Instructions to follow. Quote exactly the lines from the line containing "-BAND_Z)) + shift)" to the line containing "for body, members", both lines included, please, and nothing more.

──────── Input records

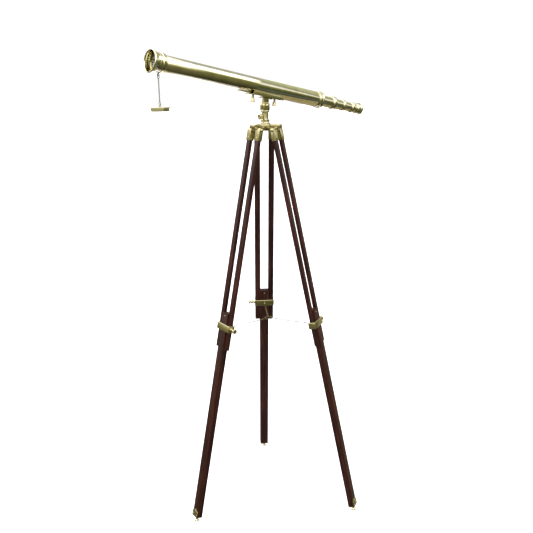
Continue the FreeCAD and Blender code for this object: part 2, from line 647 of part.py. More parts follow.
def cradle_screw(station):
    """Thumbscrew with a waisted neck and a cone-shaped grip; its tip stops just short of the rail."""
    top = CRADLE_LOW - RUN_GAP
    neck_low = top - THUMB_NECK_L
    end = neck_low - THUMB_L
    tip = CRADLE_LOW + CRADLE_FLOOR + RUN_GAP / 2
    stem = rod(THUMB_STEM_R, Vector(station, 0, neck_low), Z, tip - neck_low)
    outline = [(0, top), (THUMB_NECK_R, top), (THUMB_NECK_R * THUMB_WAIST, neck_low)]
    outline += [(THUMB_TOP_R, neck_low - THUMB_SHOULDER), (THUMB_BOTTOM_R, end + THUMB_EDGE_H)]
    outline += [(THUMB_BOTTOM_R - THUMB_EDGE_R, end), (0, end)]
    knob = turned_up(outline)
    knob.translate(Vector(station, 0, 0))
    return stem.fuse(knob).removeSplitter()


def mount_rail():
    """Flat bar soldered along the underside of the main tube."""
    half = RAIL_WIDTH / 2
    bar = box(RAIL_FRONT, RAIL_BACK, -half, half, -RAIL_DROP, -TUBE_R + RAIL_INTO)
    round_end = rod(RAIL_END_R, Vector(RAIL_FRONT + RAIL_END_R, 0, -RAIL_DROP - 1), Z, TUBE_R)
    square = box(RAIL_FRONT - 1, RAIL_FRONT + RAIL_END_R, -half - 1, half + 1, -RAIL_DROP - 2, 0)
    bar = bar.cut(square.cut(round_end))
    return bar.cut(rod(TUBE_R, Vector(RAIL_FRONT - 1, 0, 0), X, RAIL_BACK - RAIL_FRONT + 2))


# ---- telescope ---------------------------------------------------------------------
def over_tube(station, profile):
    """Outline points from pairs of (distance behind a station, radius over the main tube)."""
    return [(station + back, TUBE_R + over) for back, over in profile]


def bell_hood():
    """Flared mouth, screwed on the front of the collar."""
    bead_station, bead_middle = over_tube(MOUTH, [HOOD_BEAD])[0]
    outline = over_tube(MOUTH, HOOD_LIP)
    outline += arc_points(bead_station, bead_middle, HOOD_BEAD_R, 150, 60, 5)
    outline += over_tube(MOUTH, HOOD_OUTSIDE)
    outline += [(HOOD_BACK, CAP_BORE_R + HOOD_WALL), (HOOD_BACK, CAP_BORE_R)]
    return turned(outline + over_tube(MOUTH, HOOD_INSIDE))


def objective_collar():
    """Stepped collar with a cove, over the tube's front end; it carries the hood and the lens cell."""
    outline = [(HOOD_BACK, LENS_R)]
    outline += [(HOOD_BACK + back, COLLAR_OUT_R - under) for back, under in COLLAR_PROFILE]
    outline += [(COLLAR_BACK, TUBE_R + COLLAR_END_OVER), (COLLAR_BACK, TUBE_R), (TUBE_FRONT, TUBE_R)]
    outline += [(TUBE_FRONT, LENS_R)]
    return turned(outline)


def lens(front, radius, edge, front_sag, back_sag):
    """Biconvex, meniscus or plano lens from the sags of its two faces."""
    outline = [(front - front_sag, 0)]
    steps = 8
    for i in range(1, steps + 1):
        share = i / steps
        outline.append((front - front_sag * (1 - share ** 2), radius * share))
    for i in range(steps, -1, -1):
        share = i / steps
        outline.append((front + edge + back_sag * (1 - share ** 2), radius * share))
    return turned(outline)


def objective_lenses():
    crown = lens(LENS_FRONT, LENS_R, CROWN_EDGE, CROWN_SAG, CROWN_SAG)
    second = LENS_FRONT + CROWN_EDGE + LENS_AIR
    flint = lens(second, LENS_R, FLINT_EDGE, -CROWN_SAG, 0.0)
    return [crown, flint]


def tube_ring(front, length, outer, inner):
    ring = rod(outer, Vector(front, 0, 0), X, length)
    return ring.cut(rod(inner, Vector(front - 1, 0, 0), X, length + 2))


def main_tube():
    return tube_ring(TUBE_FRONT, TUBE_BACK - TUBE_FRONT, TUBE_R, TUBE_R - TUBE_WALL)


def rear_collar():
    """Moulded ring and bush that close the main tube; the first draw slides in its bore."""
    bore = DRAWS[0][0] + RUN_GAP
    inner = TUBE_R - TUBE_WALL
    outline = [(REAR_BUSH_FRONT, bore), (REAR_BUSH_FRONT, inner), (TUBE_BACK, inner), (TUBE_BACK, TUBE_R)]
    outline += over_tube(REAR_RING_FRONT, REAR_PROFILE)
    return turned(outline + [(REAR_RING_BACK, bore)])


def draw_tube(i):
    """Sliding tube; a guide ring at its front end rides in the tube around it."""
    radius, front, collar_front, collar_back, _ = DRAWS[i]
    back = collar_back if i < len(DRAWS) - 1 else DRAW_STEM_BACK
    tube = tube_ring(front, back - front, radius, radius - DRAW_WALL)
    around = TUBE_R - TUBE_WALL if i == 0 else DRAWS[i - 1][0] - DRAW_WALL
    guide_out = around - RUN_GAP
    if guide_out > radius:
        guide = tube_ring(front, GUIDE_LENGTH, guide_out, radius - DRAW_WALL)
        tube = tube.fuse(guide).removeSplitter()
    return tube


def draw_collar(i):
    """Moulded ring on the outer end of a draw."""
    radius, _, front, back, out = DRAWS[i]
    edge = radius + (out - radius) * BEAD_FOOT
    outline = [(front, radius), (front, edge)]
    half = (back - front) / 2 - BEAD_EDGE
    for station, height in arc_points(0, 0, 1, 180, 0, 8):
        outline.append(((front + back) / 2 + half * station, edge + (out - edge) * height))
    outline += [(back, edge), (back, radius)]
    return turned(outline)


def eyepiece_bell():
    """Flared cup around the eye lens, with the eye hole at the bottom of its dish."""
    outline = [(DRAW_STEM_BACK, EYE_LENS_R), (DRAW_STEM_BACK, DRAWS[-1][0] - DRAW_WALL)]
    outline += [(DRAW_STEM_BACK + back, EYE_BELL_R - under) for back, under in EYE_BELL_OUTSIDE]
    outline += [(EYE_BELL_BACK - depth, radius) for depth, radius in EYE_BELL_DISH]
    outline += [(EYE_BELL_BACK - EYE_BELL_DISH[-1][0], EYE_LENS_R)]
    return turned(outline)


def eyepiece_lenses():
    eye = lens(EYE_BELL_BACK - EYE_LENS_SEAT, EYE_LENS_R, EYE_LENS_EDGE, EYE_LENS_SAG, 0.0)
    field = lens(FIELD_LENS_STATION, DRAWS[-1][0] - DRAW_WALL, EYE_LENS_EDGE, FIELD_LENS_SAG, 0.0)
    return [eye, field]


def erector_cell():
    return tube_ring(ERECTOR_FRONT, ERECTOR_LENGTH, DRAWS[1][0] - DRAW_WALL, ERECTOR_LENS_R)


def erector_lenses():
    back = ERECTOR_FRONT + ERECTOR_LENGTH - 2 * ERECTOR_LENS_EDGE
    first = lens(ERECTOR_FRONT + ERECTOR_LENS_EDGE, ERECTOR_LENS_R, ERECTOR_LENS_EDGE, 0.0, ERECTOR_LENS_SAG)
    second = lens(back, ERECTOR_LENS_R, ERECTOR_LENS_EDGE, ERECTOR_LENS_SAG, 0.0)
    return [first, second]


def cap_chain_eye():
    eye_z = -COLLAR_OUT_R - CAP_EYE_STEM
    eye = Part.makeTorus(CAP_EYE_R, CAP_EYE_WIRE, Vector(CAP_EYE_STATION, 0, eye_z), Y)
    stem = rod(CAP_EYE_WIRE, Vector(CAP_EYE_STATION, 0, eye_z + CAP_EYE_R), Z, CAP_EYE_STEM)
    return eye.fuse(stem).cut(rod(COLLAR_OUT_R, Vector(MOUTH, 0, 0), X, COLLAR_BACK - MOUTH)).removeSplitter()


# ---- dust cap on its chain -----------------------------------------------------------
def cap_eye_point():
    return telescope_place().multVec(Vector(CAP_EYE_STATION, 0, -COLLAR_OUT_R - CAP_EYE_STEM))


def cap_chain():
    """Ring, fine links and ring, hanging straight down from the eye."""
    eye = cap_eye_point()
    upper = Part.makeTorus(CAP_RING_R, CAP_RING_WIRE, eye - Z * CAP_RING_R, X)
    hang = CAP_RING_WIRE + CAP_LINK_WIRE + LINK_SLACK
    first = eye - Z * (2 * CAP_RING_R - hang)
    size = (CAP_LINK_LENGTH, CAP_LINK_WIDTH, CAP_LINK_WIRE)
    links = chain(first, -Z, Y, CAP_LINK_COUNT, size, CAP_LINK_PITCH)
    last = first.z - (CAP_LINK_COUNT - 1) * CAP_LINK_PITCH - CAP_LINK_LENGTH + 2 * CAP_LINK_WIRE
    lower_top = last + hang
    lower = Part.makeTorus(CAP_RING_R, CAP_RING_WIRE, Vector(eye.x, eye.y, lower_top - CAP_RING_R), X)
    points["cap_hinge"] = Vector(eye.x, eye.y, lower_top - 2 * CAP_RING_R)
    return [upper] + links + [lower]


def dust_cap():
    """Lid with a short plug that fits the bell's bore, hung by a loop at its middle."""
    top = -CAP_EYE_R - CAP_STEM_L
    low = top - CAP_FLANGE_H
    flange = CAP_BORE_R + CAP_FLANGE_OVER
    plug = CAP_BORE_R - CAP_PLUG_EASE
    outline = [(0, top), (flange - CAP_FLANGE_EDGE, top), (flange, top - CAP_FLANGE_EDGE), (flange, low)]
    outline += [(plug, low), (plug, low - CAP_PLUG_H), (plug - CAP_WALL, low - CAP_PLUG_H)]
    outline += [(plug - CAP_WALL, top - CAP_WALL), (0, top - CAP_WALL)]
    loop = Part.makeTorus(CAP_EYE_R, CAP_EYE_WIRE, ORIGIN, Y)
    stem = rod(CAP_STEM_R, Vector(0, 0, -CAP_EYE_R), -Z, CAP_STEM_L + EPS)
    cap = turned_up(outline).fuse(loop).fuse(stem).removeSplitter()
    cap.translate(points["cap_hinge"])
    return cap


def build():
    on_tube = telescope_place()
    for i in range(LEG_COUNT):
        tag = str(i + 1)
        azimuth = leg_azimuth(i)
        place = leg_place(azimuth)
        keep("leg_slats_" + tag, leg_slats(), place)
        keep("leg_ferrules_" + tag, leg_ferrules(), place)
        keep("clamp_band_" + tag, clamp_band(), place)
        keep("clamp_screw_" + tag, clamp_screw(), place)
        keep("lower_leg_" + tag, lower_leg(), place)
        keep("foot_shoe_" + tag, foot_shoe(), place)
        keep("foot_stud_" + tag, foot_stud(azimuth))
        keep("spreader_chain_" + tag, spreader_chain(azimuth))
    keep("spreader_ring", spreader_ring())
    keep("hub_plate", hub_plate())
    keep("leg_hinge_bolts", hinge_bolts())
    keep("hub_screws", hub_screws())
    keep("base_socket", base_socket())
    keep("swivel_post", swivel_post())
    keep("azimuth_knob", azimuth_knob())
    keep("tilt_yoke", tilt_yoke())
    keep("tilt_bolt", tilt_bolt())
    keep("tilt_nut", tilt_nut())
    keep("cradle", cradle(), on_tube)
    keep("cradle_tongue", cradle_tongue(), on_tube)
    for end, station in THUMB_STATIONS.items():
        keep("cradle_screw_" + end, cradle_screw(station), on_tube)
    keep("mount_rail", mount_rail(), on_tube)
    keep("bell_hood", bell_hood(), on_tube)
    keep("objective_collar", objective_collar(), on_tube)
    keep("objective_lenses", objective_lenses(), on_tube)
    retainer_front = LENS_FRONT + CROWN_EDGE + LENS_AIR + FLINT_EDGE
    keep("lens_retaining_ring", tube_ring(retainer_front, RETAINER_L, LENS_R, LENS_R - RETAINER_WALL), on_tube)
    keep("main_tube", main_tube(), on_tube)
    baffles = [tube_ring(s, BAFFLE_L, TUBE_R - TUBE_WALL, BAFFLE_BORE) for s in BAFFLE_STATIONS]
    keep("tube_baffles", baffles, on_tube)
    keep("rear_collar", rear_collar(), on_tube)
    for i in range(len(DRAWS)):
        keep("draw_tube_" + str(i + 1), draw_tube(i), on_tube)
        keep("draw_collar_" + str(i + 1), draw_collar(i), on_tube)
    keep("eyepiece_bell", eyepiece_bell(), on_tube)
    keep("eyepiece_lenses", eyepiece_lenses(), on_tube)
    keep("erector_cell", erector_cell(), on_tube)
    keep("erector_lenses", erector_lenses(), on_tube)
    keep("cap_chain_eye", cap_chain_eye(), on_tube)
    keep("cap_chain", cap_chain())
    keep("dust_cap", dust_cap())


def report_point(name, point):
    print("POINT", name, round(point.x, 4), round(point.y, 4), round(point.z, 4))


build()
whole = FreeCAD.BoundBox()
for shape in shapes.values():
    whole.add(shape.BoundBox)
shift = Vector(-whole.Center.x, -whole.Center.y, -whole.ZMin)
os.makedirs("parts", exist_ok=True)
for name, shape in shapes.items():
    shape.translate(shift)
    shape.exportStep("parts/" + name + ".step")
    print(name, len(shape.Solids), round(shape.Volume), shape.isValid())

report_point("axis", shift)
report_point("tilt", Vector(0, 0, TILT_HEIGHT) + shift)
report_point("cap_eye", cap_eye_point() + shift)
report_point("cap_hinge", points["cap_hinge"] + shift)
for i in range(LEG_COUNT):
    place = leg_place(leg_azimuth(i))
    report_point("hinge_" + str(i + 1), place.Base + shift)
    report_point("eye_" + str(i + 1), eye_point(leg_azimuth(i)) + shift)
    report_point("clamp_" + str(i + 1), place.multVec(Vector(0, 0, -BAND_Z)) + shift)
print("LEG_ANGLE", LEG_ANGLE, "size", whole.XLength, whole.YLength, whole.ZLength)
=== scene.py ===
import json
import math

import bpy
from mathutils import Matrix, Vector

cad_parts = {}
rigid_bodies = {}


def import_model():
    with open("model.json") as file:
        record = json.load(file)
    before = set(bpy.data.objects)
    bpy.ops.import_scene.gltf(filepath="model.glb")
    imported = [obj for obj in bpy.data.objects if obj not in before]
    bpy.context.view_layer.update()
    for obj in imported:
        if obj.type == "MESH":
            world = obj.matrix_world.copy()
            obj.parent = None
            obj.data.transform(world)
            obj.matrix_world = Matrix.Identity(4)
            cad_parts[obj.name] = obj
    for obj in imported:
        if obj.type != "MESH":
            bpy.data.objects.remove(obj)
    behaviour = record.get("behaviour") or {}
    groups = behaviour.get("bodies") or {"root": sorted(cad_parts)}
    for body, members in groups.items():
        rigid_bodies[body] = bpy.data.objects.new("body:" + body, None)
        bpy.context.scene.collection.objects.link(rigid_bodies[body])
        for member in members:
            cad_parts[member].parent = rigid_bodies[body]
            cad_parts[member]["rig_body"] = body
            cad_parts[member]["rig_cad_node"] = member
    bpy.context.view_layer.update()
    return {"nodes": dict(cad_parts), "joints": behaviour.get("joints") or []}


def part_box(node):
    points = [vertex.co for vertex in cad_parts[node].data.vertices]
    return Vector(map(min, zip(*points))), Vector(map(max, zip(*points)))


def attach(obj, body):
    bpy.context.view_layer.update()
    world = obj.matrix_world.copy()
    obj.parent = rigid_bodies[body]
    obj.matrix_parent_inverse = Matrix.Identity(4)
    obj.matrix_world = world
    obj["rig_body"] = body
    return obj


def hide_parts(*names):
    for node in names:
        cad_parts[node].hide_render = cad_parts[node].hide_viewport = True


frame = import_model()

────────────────
──────── Input records

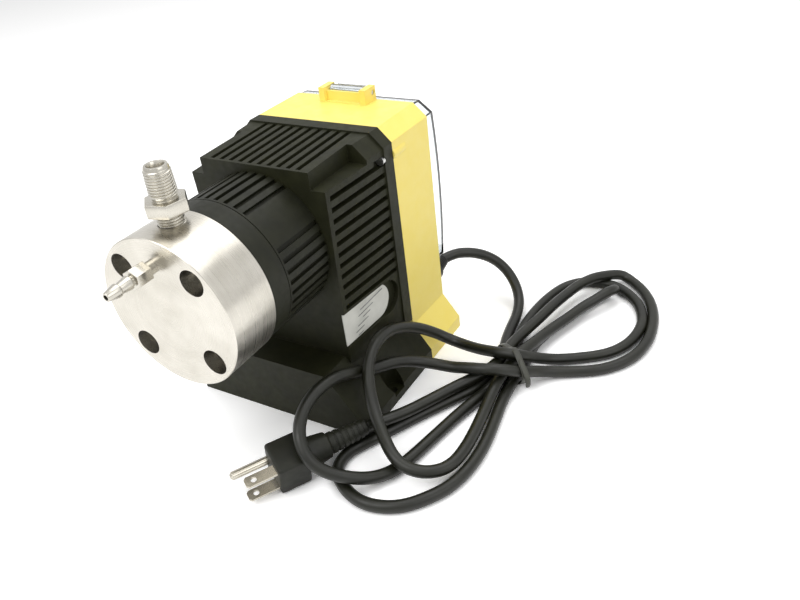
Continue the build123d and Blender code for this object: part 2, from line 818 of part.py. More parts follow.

────────────────

Written solution.
    report_point("clamp_" + str(i + 1), place.multVec(Vector(0, 0, -BAND_Z)) + shift)
print("LEG_ANGLE", LEG_ANGLE, "size", whole.XLength, whole.YLength, whole.ZLength)
=== scene.py ===
import json
import math

import bpy
from mathutils import Matrix, Vector

cad_parts = {}
rigid_bodies = {}


def import_model():
    with open("model.json") as file:
        record = json.load(file)
    before = set(bpy.data.objects)
    bpy.ops.import_scene.gltf(filepath="model.glb")
    imported = [obj for obj in bpy.data.objects if obj not in before]
    bpy.context.view_layer.update()
    for obj in imported:
        if obj.type == "MESH":
            world = obj.matrix_world.copy()
            obj.parent = None
            obj.data.transform(world)
            obj.matrix_world = Matrix.Identity(4)
            cad_parts[obj.name] = obj
    for obj in imported:
        if obj.type != "MESH":
            bpy.data.objects.remove(obj)
    behaviour = record.get("behaviour") or {}
    groups = behaviour.get("bodies") or {"root": sorted(cad_parts)}
    for body, members in groups.items():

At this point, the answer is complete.